As such, it seems just a bit too early to ignore the impact of Madiba’s influence on today’s politics. In a comparative sense, it would have been impossible to write a volume about French politics in the early 1970s, several years after de Gaulle’s departure from power, without taking into account his continuing impact on the country’s political dynamics. In the same way, a volume on American politics into the 1990s would have had to incorporate an understanding of the Ronald Reagan's vision in the way it continued to animate the Republican Party years after The Gipper had departed from active political life.

Similarly, the book would have been even better for a more thorough discussion of the ideas behind the competing strains in South African political thinking (even if they do not have a formal major party presence at the moment). There could have been more attention to the ideas that have come through to the present time from the ideology of black consciousness versus the charterist and socialist traditions embodied in the UDF and now the ANC – or even the traditional Africanist views that also compete for attention in the modern ANC.

Moreover, the book would have also benefited from more thorough discussion of how politically crucial non-governmental actors such as the Treatment Action Campaign or Section 27 affect formal political activity and governance in South Africa. There might also be at least a brief nod towards the role and impact of the country’s business community (money is, after all, the mother’s milk of politics - both in legal and illegal guises), and the role of the media. This could usefully have included consideration of the growing impact of electronic social media, especially among the so-called “born free” generation now beginning to enter the political realm. The important role of the SABC as an arbiter of political ideas and as the locus of a struggle over whether every national institution must reflect the values of the governing party also deserves more than three paragraphs.

Further, to aim towards a fuller comprehensiveness, S.A. Politics Unspunwould have benefited from consideration of the nature of the political universe at the municipal level. Most of the country’s service delivery protests, after all, relate to the delivery – or lack of it – by local (or provincial) governments, rather than at the national level.
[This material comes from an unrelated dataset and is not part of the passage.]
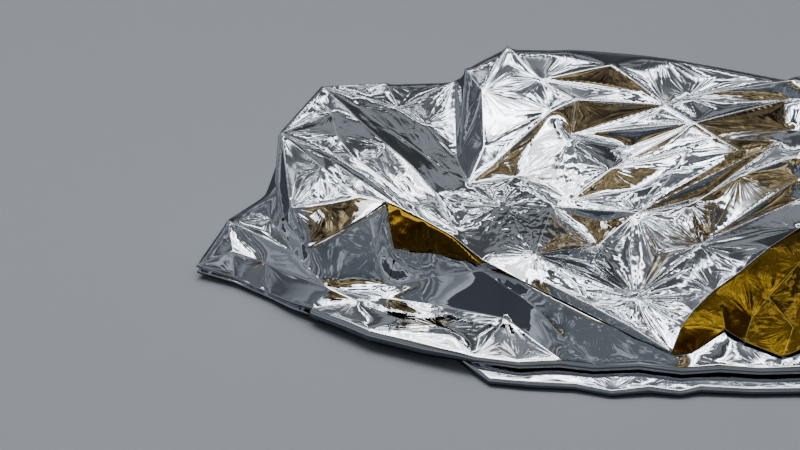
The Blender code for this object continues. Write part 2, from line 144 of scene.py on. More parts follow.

Given reports that many of the country’s local government authorities are verging on the dysfunctional, some consideration of their impact on the citizenry and the way political parties are responding to this level of government would be helpful. This is especially true since future national leaders will almost certainly come from such governments, rather than as new legatees of the anti-Apartheid struggle or exile movements. A fuller understanding of how parties are recruiting, training and grooming such leadership for the future would be important to understand.

While it doesn’t really detract from the impact of this book, in his brief introductory history of South Africa, the author entirely slides past the early settlers’ encounters with the indigenous populations of the Western Cape – the Khoi and San. These encounters both set the pattern for the country’s political, economic and social fabric for three hundred years to come with European expansion into the interior – and established the Cape as a region with special features that stood it apart from the rest of the nation – thereby helping set the scene for today’s DA supremacy there. This belongs in Grootes discussion as well. Of course all of these additions would have added to the book’s girth, but they well add important insights into an already thoroughly useful volume.
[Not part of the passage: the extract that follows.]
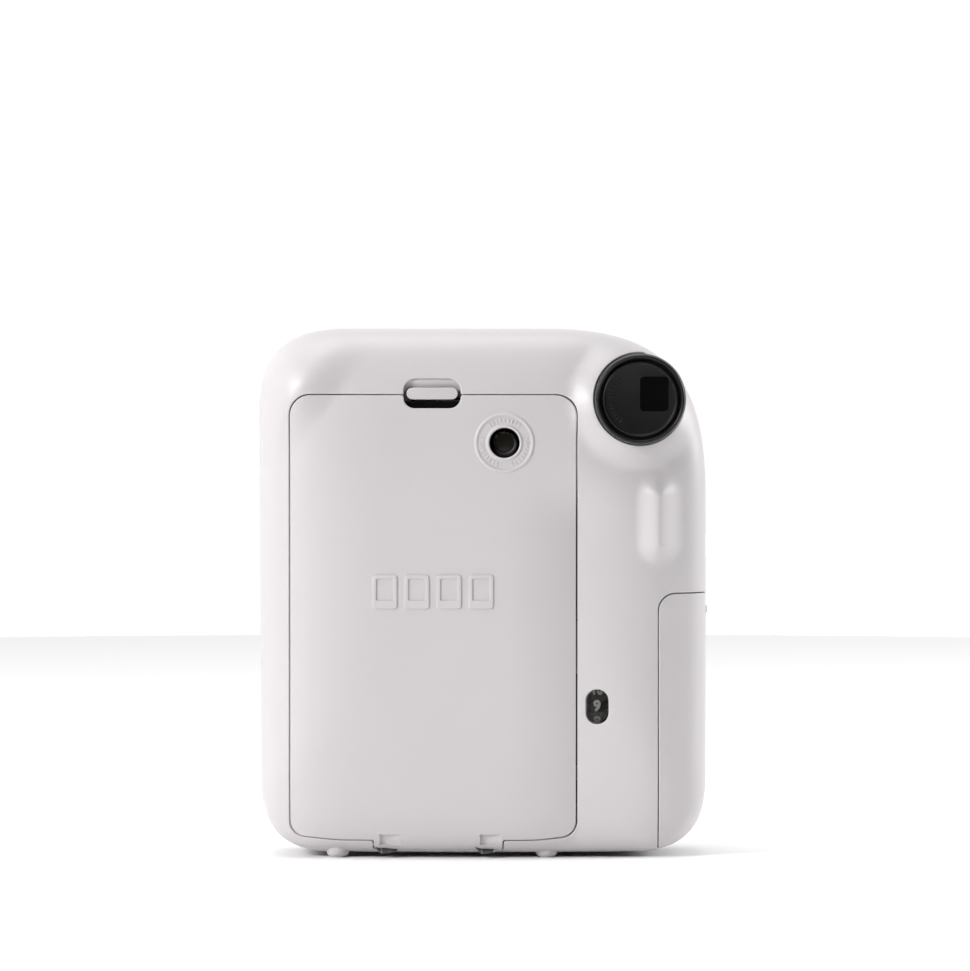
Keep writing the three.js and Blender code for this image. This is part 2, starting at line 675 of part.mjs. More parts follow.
function rearCell() {
  const plateBack = rodY(17.6, -17, BARREL.back - 0.3, 0, 0, 40);
  const tube = rodY(8.6, -21.4, -17.1, 0, 0, 32);
  return plateBack.add(tube.translate([0, 0.2, 0])).subtract(rodY(7, -FAR, 0, 0, 0, 32));
}

// ---------- finder, flash and controls ----------

function eyepieceRing() {
  const { radius, back } = EYEPIECE;
  const body = turned(
    [
      [0, 18],
      [radius - 1, 18],
      [radius, 19],
      [radius, back - 2],
      [radius - 1.2, back - 0.3],
      [radius - 2, back],
      [radius - 2.6, back - 1],
      [0, back - 1],
    ],
    EYEPIECE.x,
    EYEPIECE.z,
    48,
  );
  const { x, z, width, height } = FINDER;
  const tunnel = box(x - width / 2, x + width / 2, 0, FAR, z - height / 2, z + height / 2);
  const lensSeat = box(
    x - width / 2 - 0.9, x + width / 2 + 0.9,
    0, 22.6,
    z - height / 2 - 0.9, z + height / 2 + 0.9,
  );
  return body.subtract(tunnel).subtract(lensSeat);
}

function finderTube() {
  const { x, z, width, height } = FINDER;
  const walls = box(
    x - width / 2 - 1.4, x + width / 2 + 1.4,
    -5.4, 17.4,
    z - height / 2 - 1.4, z + height / 2 + 1.4,
  );
  const hollow = box(x - width / 2, x + width / 2, -FAR, FAR, z - height / 2, z + height / 2);
  return walls.intersect(room).subtract(hollow);
}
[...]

Finally, it would also have been nice to know what sources – print publications, websites, broadcast media programs – Grootes finds most useful in his own efforts to stay at the top of his own chosen game [apart from Daily Maverick, of course, where he is the member of the original team that launched it, four years ago – Ed]. In the same way, a more thorough reading list of other writing beyond the one-page list of five or six recent volumes (important though these are) that the author has found crucial in developing his own understanding of South Africa’s political universe belongs in the next edition of this work. These modest quibbles aside, Grootes’ new book deserves to be on the reading list of everybody interested, involved in, or affected by South Africa’s political life – and that includes the politicians themselves.

Interestingly, when the author was asked about his own background in growing into the role of a political analyst, Grootes joked he had started as a politics major at Rhodes University, but then switched to journalism after achieving a less than lofty 50% pass in his first politics course. On that basis, he said, people might reasonably infer he is only half right in everything he has written in this new book. Not so. He deserves a much better grade than that – a solid first class pass - for skilfully wading into the difficult waters of South African psephology – the understanding and predicting of political behaviour, especially that of those often unpredictable voters.

Stephen Grootes' 'S.A. Politics Unspun', published by Two Dogs, an imprint of Burnet Media and distributed by Jacana Media, will shortly be in bookstores nationally.

[Disclosure: the reviewer is an occasional commentator on international affairs for Grootes’ Mid Day Report radio program and he relies upon Grootes for providing an understanding of the by-ways and highways of South African politics.]